[start DATASET RECORDS]

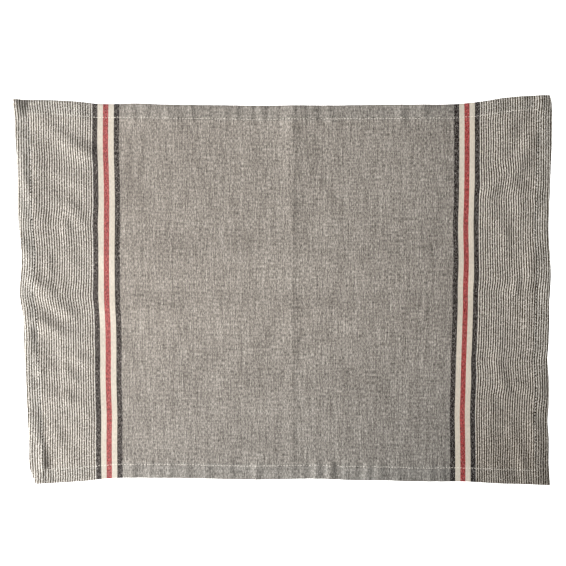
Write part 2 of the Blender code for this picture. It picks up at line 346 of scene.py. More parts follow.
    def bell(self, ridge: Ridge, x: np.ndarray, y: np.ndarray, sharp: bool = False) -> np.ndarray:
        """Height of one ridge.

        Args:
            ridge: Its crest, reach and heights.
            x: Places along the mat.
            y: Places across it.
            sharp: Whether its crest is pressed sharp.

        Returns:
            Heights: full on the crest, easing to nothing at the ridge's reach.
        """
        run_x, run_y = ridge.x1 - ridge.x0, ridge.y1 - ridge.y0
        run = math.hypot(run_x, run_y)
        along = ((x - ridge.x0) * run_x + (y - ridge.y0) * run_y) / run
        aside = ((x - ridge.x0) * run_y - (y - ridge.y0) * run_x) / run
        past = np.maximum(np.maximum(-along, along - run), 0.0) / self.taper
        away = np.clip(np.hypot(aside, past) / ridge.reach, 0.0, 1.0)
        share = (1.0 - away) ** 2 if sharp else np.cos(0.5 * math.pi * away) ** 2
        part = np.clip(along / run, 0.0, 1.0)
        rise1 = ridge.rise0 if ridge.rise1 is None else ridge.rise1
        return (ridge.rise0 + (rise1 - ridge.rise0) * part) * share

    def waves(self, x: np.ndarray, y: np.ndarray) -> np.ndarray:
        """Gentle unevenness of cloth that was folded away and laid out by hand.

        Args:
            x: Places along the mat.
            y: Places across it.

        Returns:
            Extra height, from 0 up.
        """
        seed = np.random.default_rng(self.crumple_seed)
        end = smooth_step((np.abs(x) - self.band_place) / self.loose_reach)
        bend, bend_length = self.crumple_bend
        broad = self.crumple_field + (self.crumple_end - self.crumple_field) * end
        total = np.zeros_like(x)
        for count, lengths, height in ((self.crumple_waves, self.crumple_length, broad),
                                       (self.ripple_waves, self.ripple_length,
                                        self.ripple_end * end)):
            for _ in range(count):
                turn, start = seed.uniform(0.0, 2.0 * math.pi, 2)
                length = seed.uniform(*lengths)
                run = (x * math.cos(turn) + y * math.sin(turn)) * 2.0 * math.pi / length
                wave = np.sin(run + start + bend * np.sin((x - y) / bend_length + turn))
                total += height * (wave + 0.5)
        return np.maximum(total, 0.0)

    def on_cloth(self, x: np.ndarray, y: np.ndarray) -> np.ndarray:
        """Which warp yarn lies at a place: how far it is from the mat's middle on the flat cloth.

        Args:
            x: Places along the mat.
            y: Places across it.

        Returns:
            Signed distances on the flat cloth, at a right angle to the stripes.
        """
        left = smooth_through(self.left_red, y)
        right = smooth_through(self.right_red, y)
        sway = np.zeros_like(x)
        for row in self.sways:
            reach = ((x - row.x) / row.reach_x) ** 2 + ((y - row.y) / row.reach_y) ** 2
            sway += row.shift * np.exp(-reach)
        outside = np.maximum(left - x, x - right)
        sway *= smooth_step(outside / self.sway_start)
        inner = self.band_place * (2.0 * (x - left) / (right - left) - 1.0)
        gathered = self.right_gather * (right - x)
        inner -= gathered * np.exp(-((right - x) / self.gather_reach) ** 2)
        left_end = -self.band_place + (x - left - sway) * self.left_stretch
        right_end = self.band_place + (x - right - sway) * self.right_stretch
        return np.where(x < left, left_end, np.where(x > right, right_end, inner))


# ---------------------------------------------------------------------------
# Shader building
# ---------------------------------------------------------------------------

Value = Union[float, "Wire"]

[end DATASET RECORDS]
[start DATASET RECORDS]

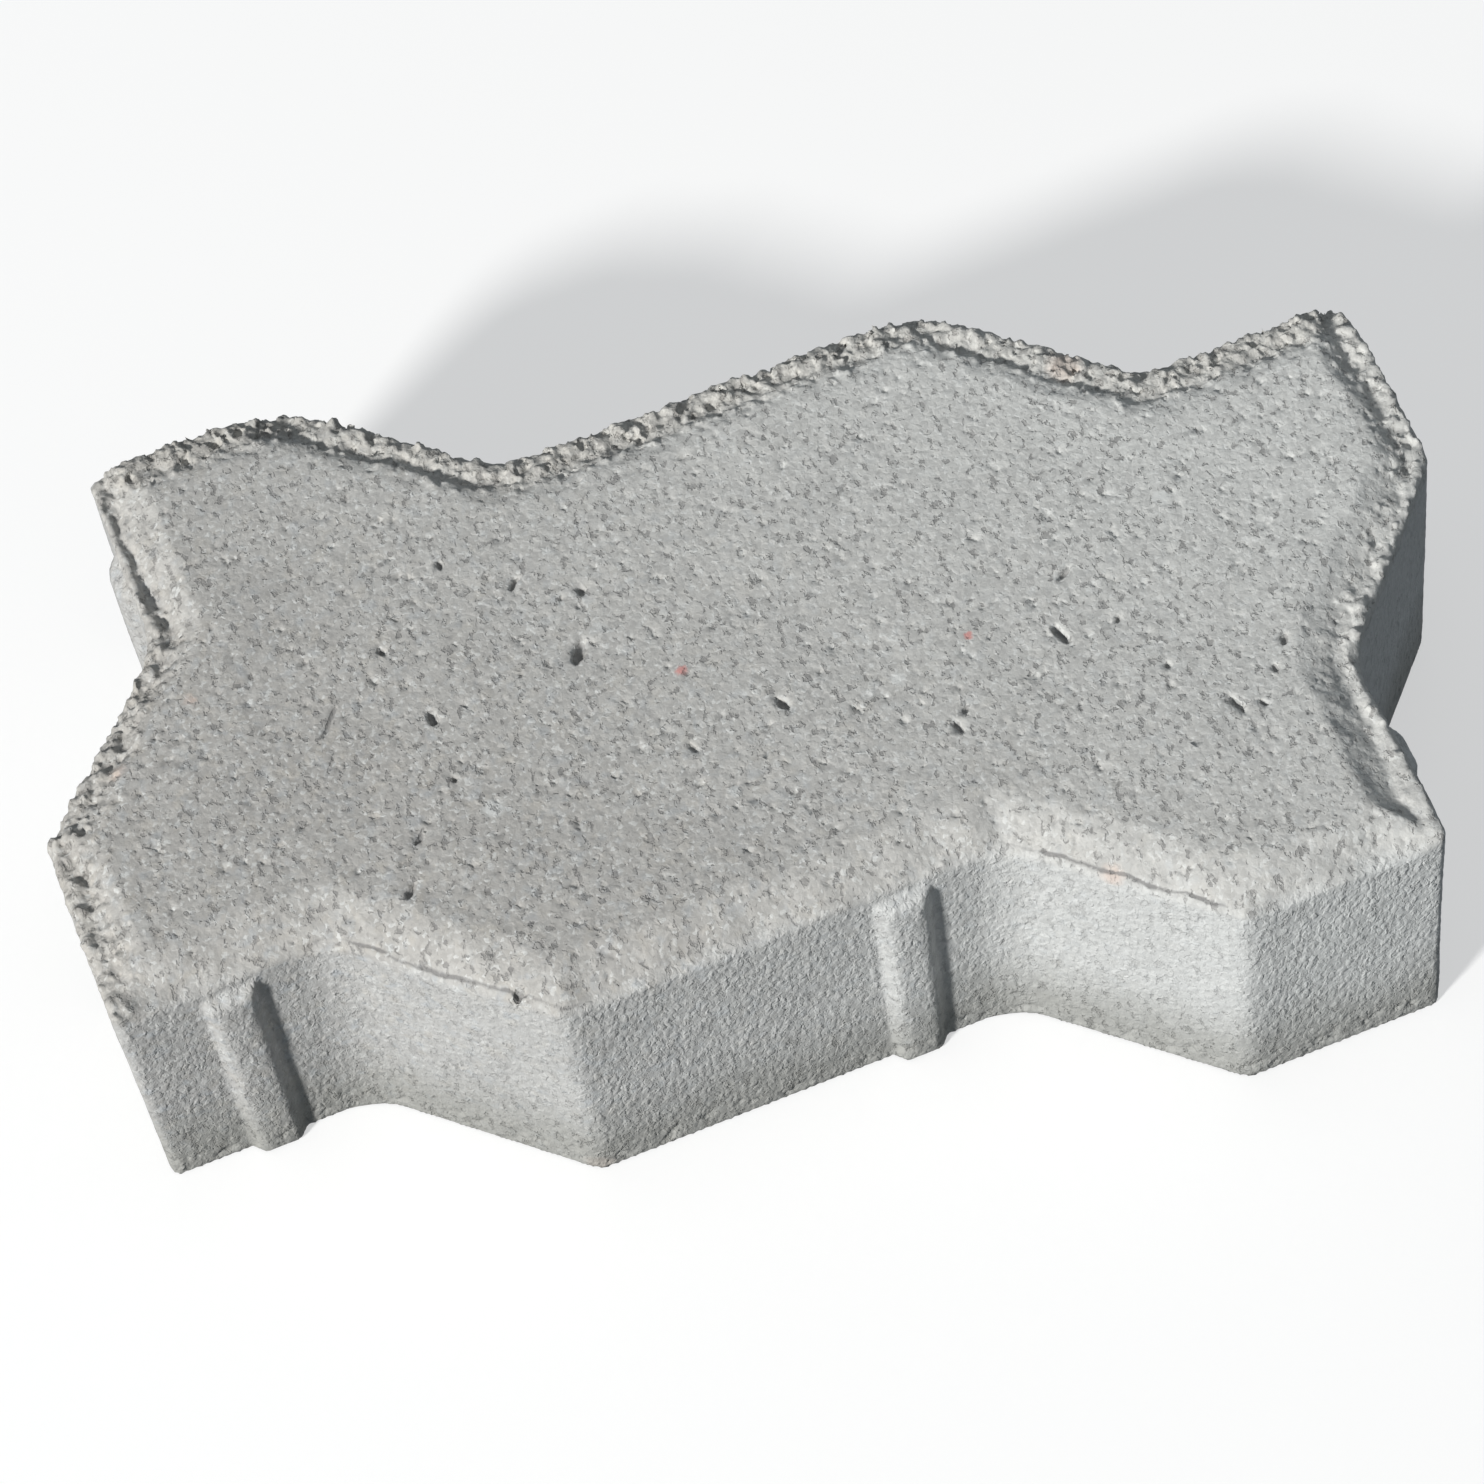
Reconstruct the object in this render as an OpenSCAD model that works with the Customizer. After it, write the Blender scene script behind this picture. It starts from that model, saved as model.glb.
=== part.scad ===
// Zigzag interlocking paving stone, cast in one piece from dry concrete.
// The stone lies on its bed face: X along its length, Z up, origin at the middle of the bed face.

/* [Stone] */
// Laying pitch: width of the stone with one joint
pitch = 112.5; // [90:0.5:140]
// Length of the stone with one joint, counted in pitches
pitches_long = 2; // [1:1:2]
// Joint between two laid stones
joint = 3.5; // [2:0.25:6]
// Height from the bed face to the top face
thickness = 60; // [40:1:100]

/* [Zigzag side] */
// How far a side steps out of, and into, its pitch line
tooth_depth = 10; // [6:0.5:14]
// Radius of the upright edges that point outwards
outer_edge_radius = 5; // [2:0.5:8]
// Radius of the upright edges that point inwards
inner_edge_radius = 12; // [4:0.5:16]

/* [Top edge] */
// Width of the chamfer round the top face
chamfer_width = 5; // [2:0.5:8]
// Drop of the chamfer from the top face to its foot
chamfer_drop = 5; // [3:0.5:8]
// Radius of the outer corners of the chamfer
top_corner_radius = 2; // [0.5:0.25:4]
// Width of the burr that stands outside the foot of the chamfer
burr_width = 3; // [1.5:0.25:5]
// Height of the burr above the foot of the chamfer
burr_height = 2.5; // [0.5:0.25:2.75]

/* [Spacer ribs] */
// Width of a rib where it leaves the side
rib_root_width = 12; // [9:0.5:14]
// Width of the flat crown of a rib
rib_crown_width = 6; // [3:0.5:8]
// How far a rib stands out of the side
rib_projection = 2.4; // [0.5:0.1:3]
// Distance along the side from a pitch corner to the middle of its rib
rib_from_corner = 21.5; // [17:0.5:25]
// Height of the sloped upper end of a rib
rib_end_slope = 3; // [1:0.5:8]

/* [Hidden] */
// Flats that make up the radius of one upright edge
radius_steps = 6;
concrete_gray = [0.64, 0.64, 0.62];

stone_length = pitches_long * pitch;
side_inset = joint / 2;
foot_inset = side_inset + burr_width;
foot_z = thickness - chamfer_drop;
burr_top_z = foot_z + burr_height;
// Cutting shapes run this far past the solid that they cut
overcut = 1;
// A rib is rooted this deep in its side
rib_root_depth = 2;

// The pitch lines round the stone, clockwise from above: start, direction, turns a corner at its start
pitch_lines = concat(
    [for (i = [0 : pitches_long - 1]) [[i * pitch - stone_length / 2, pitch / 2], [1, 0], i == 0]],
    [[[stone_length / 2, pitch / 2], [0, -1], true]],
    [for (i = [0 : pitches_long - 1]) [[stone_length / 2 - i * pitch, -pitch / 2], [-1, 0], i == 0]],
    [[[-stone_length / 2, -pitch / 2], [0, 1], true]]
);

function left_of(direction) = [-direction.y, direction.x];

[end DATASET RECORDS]

Show every line of the listing in which the string "Blender" can be found.

Write part 2 of the Blender code for this picture. It picks up at line 346 of scene.py. More parts follow.
Reconstruct the object in this render as an OpenSCAD model that works with the Customizer. After it, write the Blender scene script behind this picture. It starts from that model, saved as model.glb.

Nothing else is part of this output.